Таблицы описанные примерно так:
<html>
<table border="2" rules="all">
<col width="50">
<col width="50">
<col width="50">
<col width="50">
<col width="50">
<col width="50">
<thead>
<tr>
<th>col 1</th>
<th>col 2</th>
<th colspan="3" >col 3</th>
<th>col 4</th>
</tr>
</thead>
<tbody>
<tr>
<td>1</td>
<td>2</td>
<td colspan="3">3</td>
<td>4</td>
</tr>
<tr>
<td>5</td>
<td>6</td>
<td colspan="3">7</td>
<td>8</td>
</tr>
<tr>
<td>9</td>
<td>10</td>
<td colspan="3">11</td>
<td>12</td>
</tr>
<tr>
<td>13</td>
<td>14</td>
<td colspan="3">15</td>
<td>16</td>
</tr>
<tr>
<td>17</td>
<td>18</td>
<td colspan="3">19</td>
<td>20</td>
</tr></tbody>
</table>
</html>
Но получается как то так...
_____________________________________________ | col 1 | col 2 | col 3 | col 4 | --------------------------------------------- | 1 | 2 | 3 | | | 1 | 2 | 3 | 4 | | 1 | 2 | 3 | 4 | ... ~20 000 - 250 000 | 1 | 2 | 3 | | | 4 | | 1 | 2 | 3 | | | 4 | ---------------------------------------------
А должно быть так
_____________________________________________ | col 1 | col 2 | col 3 | col 4 | --------------------------------------------- | 1 | 2 | 3 | | | 1 | 2 | 3 | 4 | | 1 | 2 | 3 | 4 | ... ~20 000 - 250 000 | 1 | 2 | 3 | 4 | | 1 | 2 | 3 | 4 | ---------------------------------------------
Я конвертирую HTML в Excel (xlsx\xlsb) с помощью VBS, но тот же эффект будет, если вы просто откроете документ в Excel и позволите ему распознаться. Использую Excel 2019.
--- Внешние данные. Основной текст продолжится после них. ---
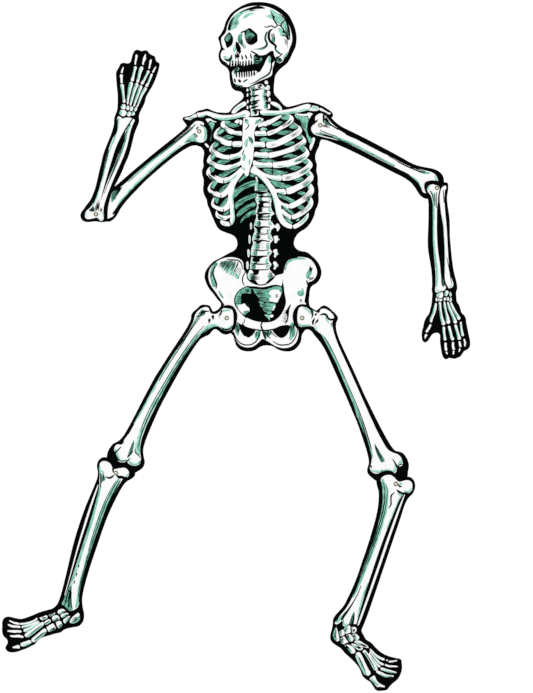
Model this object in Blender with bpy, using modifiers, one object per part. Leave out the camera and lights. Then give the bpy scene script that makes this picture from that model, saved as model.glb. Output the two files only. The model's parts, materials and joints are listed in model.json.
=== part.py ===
"""Jointed cardboard skeleton: nine die-cut printed cards held together by eight brass eyelets.

The figure faces -Y and hangs against a wall on its +Y side. X = 0 runs midway between the hips, and
the torso card's back is at Y = 0. Right and left are the figure's own, so its right limbs are at -X.
Every limb card is outlined as it would hang straight down from its upper eyelet, then swung outwards
(away from the body's middle) to its rest angle. All sizes are in millimetres until MM is applied.
"""
import bpy
import bmesh
from math import cos, pi, radians, sin
from mathutils import Matrix, Vector

MM = 0.001

# Driving dimensions
CARD = 0.6                # thickness of the card
LAYER_GAP = 0.9           # air between two cards that turn on one eyelet
UPPER_ARM = 265.0         # shoulder eyelet to elbow eyelet
THIGH = 381.0             # hip eyelet to knee eyelet
HIP_HALF_SPAN = 75.5      # hip eyelets from the middle
HIP_HEIGHT = -255.0
RIGHT_SHOULDER = (-130.5, 118.5)
LEFT_SHOULDER = (111.5, 130.5)

# Rest angles in degrees from straight down, positive away from the body's middle
RIGHT_UPPER_ARM_SWING = 51.2
LEFT_UPPER_ARM_SWING = 61.8
RIGHT_FOREARM_SWING = 198.2
LEFT_FOREARM_SWING = 2.3
RIGHT_THIGH_SWING = 35.6
LEFT_THIGH_SWING = 29.4
RIGHT_SHIN_SWING = 17.9
LEFT_SHIN_SWING = -18.7

# Eyelet
BORE_RADIUS = 2.0
BARREL_RADIUS = 2.5
FLANGE_RADIUS = 4.5
RIM_RADIUS = 3.9          # the clinched rim behind the rear card
LIP = 0.3                 # thickness of the flange and of the rim
FIT = 0.3                 # clearance between an eyelet and the cards
EDGE_ROUND = 0.12         # softening of the flange's and rim's outer edges
BORE_FLARE = 0.35         # flare where the bore meets the flange
EYELET_STEPS = 18
HOLE_RADIUS = BARREL_RADIUS + FIT
HOLE_SIDES = 24

OUTLINE_RESOLUTION = 3    # straight pieces between two outline points

LAYER_PITCH = CARD + LAYER_GAP
STACK = LAYER_PITCH + CARD            # two cards and the gap between them
RIGHT, LEFT = -1, 1                   # sign of X that points away from the body's middle

BLACK_INK = (0.006, 0.006, 0.007)
BRASS = (0.56, 0.42, 0.20)

# Outlines run clockwise as seen from the front, as (x, z). Limb outlines are drawn for the figure's
# right side, where -x is outwards, and mirrored for its left.
TORSO = [
    # skull, right side of the picture, down to the neck
    (-11, 377), (3, 376), (16, 373), (29, 367), (40, 359), (49, 350), (56, 337), (61, 325),
    (64, 310), (64, 298), (62, 287), (56, 274), (51, 263), (44, 253), (35, 246), (28, 239),
    (22, 230), (20, 219), (19, 207), (20, 193), (25, 187), (31, 180), (38, 172), (44, 168),
    # left collar bone, shoulder point and armpit
    (55, 169), (66, 172), (82, 176), (92, 176.5), (104, 174), (118, 168), (129, 161), (136, 155),
    (137, 149), (133, 143), (135, 134), (132, 121), (124, 108), (114, 102), (111, 96), (109, 88),
    # left flank down to the waist
    (105, 80), (102, 71), (102, 62), (105, 51), (104, 40), (106, 31), (107, 22), (106.5, 13),
    (108.5, 2), (108, -9), (108.5, -20), (106, -31), (102, -40), (100, -49), (96, -58), (90, -68),
    (81, -77), (71, -83), (63, -92), (59, -103), (60, -111), (66, -118),
    # left hip bone
    (73, -121), (84, -123), (95, -131), (104, -140), (111, -151), (114, -162), (113, -171),
    (109, -180), (102, -187), (95, -191), (91, -199), (90, -209), (89, -220), (90, -229),
    (95, -240), (96, -256), (90, -270), (80, -281),
    # seat bones
    (75, -289), (73, -302), (66, -313), (57, -320), (42, -322), (27, -318), (17, -312), (6, -310),
    (-4, -311), (-12, -315), (-18, -319), (-31, -322), (-47, -319), (-56, -311), (-60, -300),
    (-64, -289),
    # right hip bone up to the waist
    (-76, -281), (-91, -271), (-97, -256), (-95, -241), (-87, -228), (-94, -218), (-102, -207),
    (-111, -196), (-117, -184), (-120, -173), (-118, -162), (-111, -151), (-102, -142),
    (-91, -136), (-80, -130), (-69, -124), (-60, -119), (-55, -111), (-55, -102), (-59, -93),
    # right flank up to the armpit
    (-67, -88), (-78, -84), (-89, -79), (-96, -71), (-101, -60), (-106, -49), (-110, -38),
    (-114, -29), (-116, -18), (-121, -8), (-123, 2), (-122, 13), (-122, 22), (-125, 33),
    (-125, 40), (-122, 49), (-123, 58), (-122, 67), (-121, 75), (-123, 82), (-128, 87), (-138, 91),
    # right shoulder point and collar bone
    (-146, 100), (-151, 112), (-155, 129), (-160, 136), (-164, 143), (-163, 146), (-156, 148),
    (-144, 152), (-134, 159), (-122, 162), (-115, 164), (-107, 161), (-96, 157), (-85, 156),
    # neck and jaw up to the brow
    (-71, 157), (-67, 162), (-61, 169), (-51, 177), (-44, 184), (-42, 189), (-44, 194), (-49, 198),
    (-56, 199), (-64, 204), (-68, 214), (-70, 226), (-71, 237), (-76, 246), (-82, 250), (-89, 257),
    (-92, 268), (-91, 277), (-88, 284), (-89, 291), (-91, 299), (-93, 305), (-89, 311), (-82, 323),
    (-78, 336), (-69, 352), (-56, 363), (-42, 371), (-27, 376),
]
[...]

Для примера добавлю скрипт на VBS, стабильно ломается на 32766 строке...
dim objFSO, objFile, CNT
CNT = 100000
Set objFSO = CreateObject("Scripting.FileSystemObject")
Set objFile = objFSO.CreateTextFile("c:\raw.html", True)
objFile.WriteLine("<html><table border=2 rules='all'><col width=50><col width=50><col width=50><col width=50><col width=50><col width=50><thead><tr><th>col 1</th><th>col 2</th><th colspan=3 >col 3</th><th>col 4</th></tr></thead><tbody>")
For i = 1 To CNT
objFile.WriteLine("<tr><td>1</td><td>2</td><td colspan=3>3</td><td>4</td></tr>")
Next
objFile.WriteLine("</tbody></table></html>")
objFile.Close
WScript.StdOut.Write "Raw file written: " & CNT & " lines. Star conversion..." & vbCrLf
dim app, wbk
dim indx
Set app = CreateObject("Excel.Application")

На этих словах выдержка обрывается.